■ **TASK TO CARRY OUT**
Beginning with the first line of the data below, extract each line up to and including the one containing "from build123d import *". Copy them exactly and add nothing.

■ **DATASET SECTION**
▼
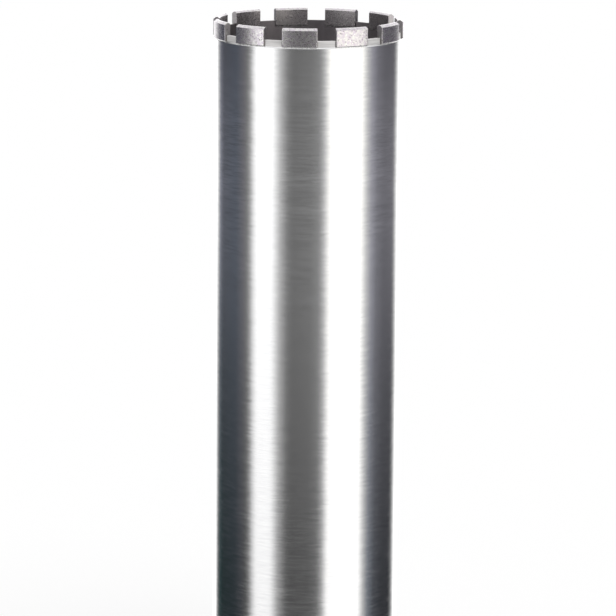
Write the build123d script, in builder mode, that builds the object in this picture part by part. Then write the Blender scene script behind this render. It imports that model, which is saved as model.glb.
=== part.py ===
"""Diamond core bit: a steel barrel with eleven brazed diamond segments and a threaded drive hub.

Millimetres, +Z up. The origin is the centre of the hub's end face, and the cutting crown is at the top.
"""

import os
from math import cos, degrees, hypot, radians, sin

from build123d import *

# ------------------------------------------------------------------ cutting crown
bit_diameter = 127.0  # across the segments: the hole that the bit drills
segment_count = 11
segment_length = 23.6  # along the outer face
segment_thickness = 4.3
segment_height = 8.2  # from the rim to the ridge
ridge_land = 1.2  # flat on the ridge of a segment's roofed top
outer_roof_drop = 1.4
inner_roof_drop = 1.0
inner_roof_width = 1.3
outer_skirt = 4.1  # how far a segment reaches down outside the rim
inner_skirt = 3.6  # and inside it
segment_corner_radius = 0.5
skirt_chamfer = 0.4

# ------------------------------------------------------------------ barrel
working_length = 450.0  # barrel and segments together
segment_overhang = 1.0  # segments stand proud of the barrel outside
barrel_wall = 2.6
rim_step = 0.4  # the rim is turned down by this much outside
rim_chamfer = 0.5
shoulder_height = 1.0
barrel_end_chamfer = 0.8

# ------------------------------------------------------------------ back plate
plate_thickness = 10.0
plate_inset = 3.0  # the plate sits this far inside the barrel's lower end
plate_edge_chamfer = 1.0
barrel_weld_leg = 2.6
hub_weld_leg = 4.5
weld_bulge = 0.3

# ------------------------------------------------------------------ hub, for a 1-1/4 in - 7 UNC spindle
hub_diameter = 50.0
hub_length = 38.0  # below the back plate
spigot_diameter = 42.0
thread_minor_diameter = 28.2
thread_major_diameter = 31.75
thread_lead_margin = 0.4  # the 45 degree lead-ins open this much wider than the thread
hub_edge_chamfer = 1.2
flat_across = 41.0
flat_start = 8.0
flat_length = 20.0

# ------------------------------------------------------------------ clearances, radial
braze_gap = 0.1
plate_clearance = 0.1
spigot_clearance = 0.1
weld_clearance = 0.1

# ------------------------------------------------------------------ derived sizes
segment_outer_r = bit_diameter / 2
segment_inner_r = segment_outer_r - segment_thickness
barrel_outer_r = segment_outer_r - segment_overhang
barrel_inner_r = barrel_outer_r - barrel_wall
rim_outer_r = barrel_outer_r - rim_step
plate_r = barrel_inner_r - plate_clearance
hub_r = hub_diameter / 2
spigot_r = spigot_diameter / 2
plate_hole_r = spigot_r + spigot_clearance
thread_minor_r = thread_minor_diameter / 2
thread_lead_r = thread_major_diameter / 2 + thread_lead_margin
thread_lead_depth = thread_lead_r - thread_minor_r

plate_bottom_z = hub_length
plate_top_z = plate_bottom_z + plate_thickness
barrel_bottom_z = plate_bottom_z - plate_inset
tip_z = barrel_bottom_z + working_length
rim_z = tip_z - segment_height
shoulder_z = rim_z - outer_skirt

segment_angle = degrees(segment_length / segment_outer_r)
segment_pitch = 360 / segment_count
first_segment_angle = -90  # the first segment is centred on -Y


def radial_plane(angle):
    """Plane through the axis, with its x outwards at this angle and its y up."""
    a = radians(angle)
    return Plane(origin=(0, 0, 0), x_dir=(cos(a), sin(a), 0), z_dir=(sin(a), -cos(a), 0))


def at_radius(radius):
    """Filter for edges that stand at this distance from the axis."""
    return lambda edge: abs(hypot(edge.center().X, edge.center().Y) - radius) < 0.01


def weld_face(corner_r, leg):
    """Bulging face of a fillet weld under the plate, from its lower toe to its toe on the plate.

    The weld fills the corner at corner_r, and a negative leg makes it grow towards the axis.
    """
    outward = 1 if leg > 0 else -1
    middle_r = corner_r + leg / 2 + outward * weld_bulge
    middle_z = plate_bottom_z - abs(leg) / 2 - weld_bulge
    return [(corner_r, plate_bottom_z - abs(leg)), (middle_r, middle_z), (corner_r + leg, plate_bottom_z)]


def save(part, name):
    part.label = name
    export_step(part, f"parts/{name}.step")


os.makedirs("parts", exist_ok=True)

# ------------------------------------------------------------------ barrel
# One tube, turned: a thin rim for the segments, a chamfered shoulder below it, and plain walls.
with BuildPart() as barrel:
    with BuildSketch(Plane.XZ):
        with BuildLine():
            Polyline(
                (barrel_inner_r, barrel_bottom_z),
                (barrel_outer_r - barrel_end_chamfer, barrel_bottom_z),
                (barrel_outer_r, barrel_bottom_z + barrel_end_chamfer),
                (barrel_outer_r, shoulder_z - shoulder_height),
                (rim_outer_r, shoulder_z),
                (rim_outer_r, rim_z - rim_chamfer),
                (rim_outer_r - rim_chamfer, rim_z),
                (barrel_inner_r, rim_z),
                close=True,
            )
        make_face()
    revolve(axis=Axis.Z)
save(barrel.part, "barrel")

# ------------------------------------------------------------------ segments
# Each is an arc of one section: a roofed cutting body over a saddle that sits astride the rim.
for index in range(segment_count):
    start = first_segment_angle + index * segment_pitch - segment_angle / 2
    with BuildPart() as segment:
        with BuildSketch(radial_plane(start)):
            with BuildLine():
                Polyline(
                    (rim_outer_r + braze_gap, shoulder_z),
                    (segment_outer_r - skirt_chamfer, shoulder_z),
                    (segment_outer_r, shoulder_z + skirt_chamfer),
                    (segment_outer_r, tip_z - outer_roof_drop),
                    (segment_inner_r + inner_roof_width + ridge_land, tip_z),
                    (segment_inner_r + inner_roof_width, tip_z),
                    (segment_inner_r, tip_z - inner_roof_drop),
                    (segment_inner_r, rim_z - inner_skirt),
                    (barrel_inner_r - braze_gap, rim_z - inner_skirt),
                    (barrel_inner_r - braze_gap, rim_z),
                    (rim_outer_r + braze_gap, rim_z),
                    close=True,
                )
            make_face()
        revolve(axis=Axis.Z, revolution_arc=segment_angle)
        upright = segment.edges().filter_by(Axis.Z)
        outer_corners = upright.filter_by(at_radius(segment_outer_r))
        fillet(outer_corners, radius=segment_corner_radius)
    save(segment.part, f"segment_{index + 1:02d}")

# ------------------------------------------------------------------ back plate
# A disc inside the barrel's lower end, with the fillet welds that hold the barrel and the hub.
barrel_weld = weld_face(plate_r, -barrel_weld_leg)
hub_weld = weld_face(hub_r + weld_clearance, hub_weld_leg)

with BuildPart() as back_plate:
    with BuildSketch(Plane.XZ):
        with BuildLine():
            Polyline(
                (plate_hole_r, plate_top_z),
                (plate_r - plate_edge_chamfer, plate_top_z),
                (plate_r, plate_top_z - plate_edge_chamfer),
                barrel_weld[0],
            )
            ThreePointArc(*barrel_weld)
            Line(barrel_weld[2], hub_weld[2])
            ThreePointArc(*reversed(hub_weld))
            Polyline(
                hub_weld[0],
                (hub_r + weld_clearance, plate_bottom_z),
                (plate_hole_r, plate_bottom_z),
                (plate_hole_r, plate_top_z),
            )
        make_face()
    revolve(axis=Axis.Z)
save(back_plate.part, "back_plate")

# ------------------------------------------------------------------ hub
# Turned, with a spigot through the back plate, a threaded bore that is also the water way into the
# barrel (plain here, at the thread's minor diameter), and two milled flats for a wrench.
with BuildPart() as hub:
    with BuildSketch(Plane.XZ):
        with BuildLine():
            Polyline(
                (thread_lead_r, 0),
                (hub_r - hub_edge_chamfer, 0),
                (hub_r, hub_edge_chamfer),
                (hub_r, plate_bottom_z),
                (spigot_r, plate_bottom_z),
                (spigot_r, plate_top_z),
                (thread_lead_r, plate_top_z),
                (thread_minor_r, plate_top_z - thread_lead_depth),
                (thread_minor_r, thread_lead_depth),
                close=True,
            )
        make_face()
    revolve(axis=Axis.Z)
    with BuildSketch(Plane.XY.offset(flat_start)):
        for side in (-1, 1):
            with Locations((0, side * (flat_across + hub_r) / 2)):
                Rectangle(hub_diameter, hub_r)
    extrude(amount=flat_length, mode=Mode.SUBTRACT)
save(hub.part, "hub")
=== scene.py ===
"""Diamond core bit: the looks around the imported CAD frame. Metres, +Z up, crown at the top."""

from math import acos, ceil, cos, pi, radians, sin, sqrt, tan, tau

import bpy
from mathutils import Matrix, Vector, noise


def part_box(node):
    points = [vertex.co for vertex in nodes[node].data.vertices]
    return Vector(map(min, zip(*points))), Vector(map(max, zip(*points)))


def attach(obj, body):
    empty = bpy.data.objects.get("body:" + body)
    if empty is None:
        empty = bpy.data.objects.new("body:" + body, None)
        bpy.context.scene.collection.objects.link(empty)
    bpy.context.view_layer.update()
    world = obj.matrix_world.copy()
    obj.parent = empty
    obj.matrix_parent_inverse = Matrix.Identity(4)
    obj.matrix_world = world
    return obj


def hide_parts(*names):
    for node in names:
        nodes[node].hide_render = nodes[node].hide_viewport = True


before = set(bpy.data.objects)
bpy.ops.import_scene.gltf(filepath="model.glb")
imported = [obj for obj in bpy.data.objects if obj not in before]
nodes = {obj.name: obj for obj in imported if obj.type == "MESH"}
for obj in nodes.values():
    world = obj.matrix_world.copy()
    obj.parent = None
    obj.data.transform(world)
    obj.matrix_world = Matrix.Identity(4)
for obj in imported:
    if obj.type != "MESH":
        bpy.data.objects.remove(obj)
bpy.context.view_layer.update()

MM = 0.001
BODY = "root"
segment_names = sorted(name for name in nodes if name.startswith("segment_"))

# ------------------------------------------------------------------ sizes
# Places come from the frame's boxes, and the sizes that a box doesn't show are the CAD's own.
barrel_low, barrel_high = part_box("barrel")
_, plate_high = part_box("back_plate")
_, hub_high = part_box("hub")
first_low, first_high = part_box(segment_names[0])

barrel_wall = 2.6 * MM
barrel_outer_r = barrel_high.x
barrel_inner_r = barrel_outer_r - barrel_wall
barrel_bottom_z = barrel_low.z
barrel_end_chamfer = 0.8 * MM
rim_z = barrel_high.z
rim_step = 0.4 * MM
rim_chamfer = 0.5 * MM
rim_r = barrel_outer_r - rim_step
shoulder_z = first_low.z
shoulder_height = 1.0 * MM

tip_z = first_high.z
segment_thickness = 4.3 * MM
segment_length = 23.6 * MM
segment_outer_r = -first_low.y  # the first segment is centred on -Y
segment_inner_r = segment_outer_r - segment_thickness
segment_angle = segment_length / segment_outer_r
ridge_land = 1.2 * MM
inner_roof_width = 1.3 * MM
inner_roof_drop = 1.0 * MM
outer_roof_drop = 1.4 * MM
inner_skirt = 3.6 * MM
skirt_chamfer = 0.4 * MM
segment_corner_r = 0.5 * MM
braze_gap = 0.1 * MM

clearance = 0.1 * MM  # round the plate and the hub
plate_r = barrel_inner_r - clearance
plate_top_z = plate_high.z
plate_bottom_z = 38.0 * MM
plate_hole_r = 21.1 * MM
plate_edge_chamfer = 1.0 * MM
barrel_weld_leg = 2.6 * MM
hub_weld_leg = 4.5 * MM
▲
■ **OUTPUT OF THE TASK**
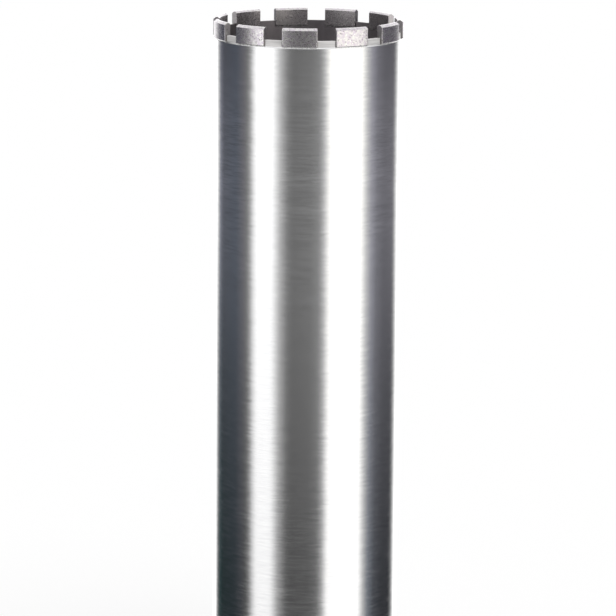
Write the build123d script, in builder mode, that builds the object in this picture part by part. Then write the Blender scene script behind this render. It imports that model, which is saved as model.glb.
=== part.py ===
"""Diamond core bit: a steel barrel with eleven brazed diamond segments and a threaded drive hub.

Millimetres, +Z up. The origin is the centre of the hub's end face, and the cutting crown is at the top.
"""

import os
from math import cos, degrees, hypot, radians, sin

from build123d import *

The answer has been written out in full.